Leadership · MISSIONS · Evangelism

GCR and CPR are Twins

A fine Christian couple, who thought they could never have children, were surprised to learn that they were expecting. It was a miracle to them and a true gift from God. Then came the startling news from the doctor, “Well, you are going to have twins. “Their excitement was doubled, and the journey of joy began for them in indescribable ways. They were the proud parents of two, not one child. It was a double blessing!

I would love to see a double blessing come to Southern Baptists and Alabama Baptists. As many of you well know, GCR was the focus of the 2009 SBC meeting. Since Baptists are extremely fond of acronyms, let me remind you that GCR represents Great Commission Resurgence. It has been the hot topic of Baptist media, the blogosphere and Twitterverse — before the annual meeting, during it and since that time. I predict the interest in this subject will remain high, as we look to the future.

A task force has been named, and a call for 5,000 people to commit to praying for their work has been made. I have contacted several of the task force members, including our SBC president, to pledge my prayer support. You can count me in on any attempt to see a revival of commitment to the Great Commission of our Lord.
In an earlier blog, I attempted to underline the need for a CPR, a Cooperative Program Resurgence, to be an outgrowth of the GCR effort. My prayer is for that desire to become a reality.
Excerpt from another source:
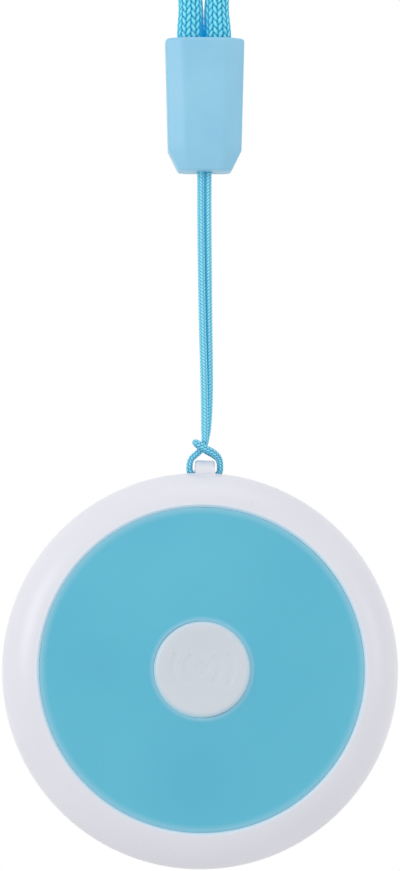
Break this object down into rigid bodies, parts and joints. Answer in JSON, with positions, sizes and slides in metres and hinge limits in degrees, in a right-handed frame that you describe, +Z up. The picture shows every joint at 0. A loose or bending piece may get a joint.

I do not want to belabor the same point I sought to make in the recent blog, but I do hope my Baptist family will reflect over the data highlighted by the feature.

If the churches of the SBC had maintained the percentage level of giving of 1989, which was slightly above 10 percent, rather than the current 6.6 percent, the missions giving picture would be remarkably improved. Last year alone, the SBC entities would have received $869 million, rather than $539 million. That is a 61 percent increase in one year.

How many missionaries could have been supported by this increased giving? How many more students in our seminaries could have been helped by the enhanced funding level? These are hypothetical questions, but I contend they are legitimate ones to consider. These are people’s lives, not just dollar signs. That is what the Great Commission is all about: namely being obedient to the Lord in Great Commission living and giving.

Ponder with me the broader two-decade period for even more reflection. If the 10 percent level of CP giving from local churches had been maintained from 1989 to 2008, then there would have been an increase of more than $2.77 BILLION, not million, for missions causes. That is a 65 percent increase in giving. For me, that figure is mind boggling. Unless you work in Washington, where talk is made about TRILLIONS of dollars, you too are probably astounded.

I affirm local church autonomy, and I do not want to make the Cooperative Program into a Coercive Program. That is not my point at all. What I would like for the Baptist family to realize is that we have a system of unified giving, which is a major part of the glue holding us together. To even consider departing from that approach is similar to a local church deciding not to have a unified budget for their ministries. That would be unimaginable chaos. The Cooperative Program has been a primary part of our effectiveness as a Baptist family. It can be for generations to come. We can have a Cooperative Program Resurgence along with a Great Commission Resurgence. Like the family I described earlier, we can celebrate a double blessing from our Lord. That is the kind of future I would hope to see for my Baptist family. I refuse to think that our best days are behind us. With a revival of personal commitment to Christ, to His Great Commission and to our proven way of cooperating together we can be like the proud parents of newborn twins. We can look forward to a future of working together for our Lord.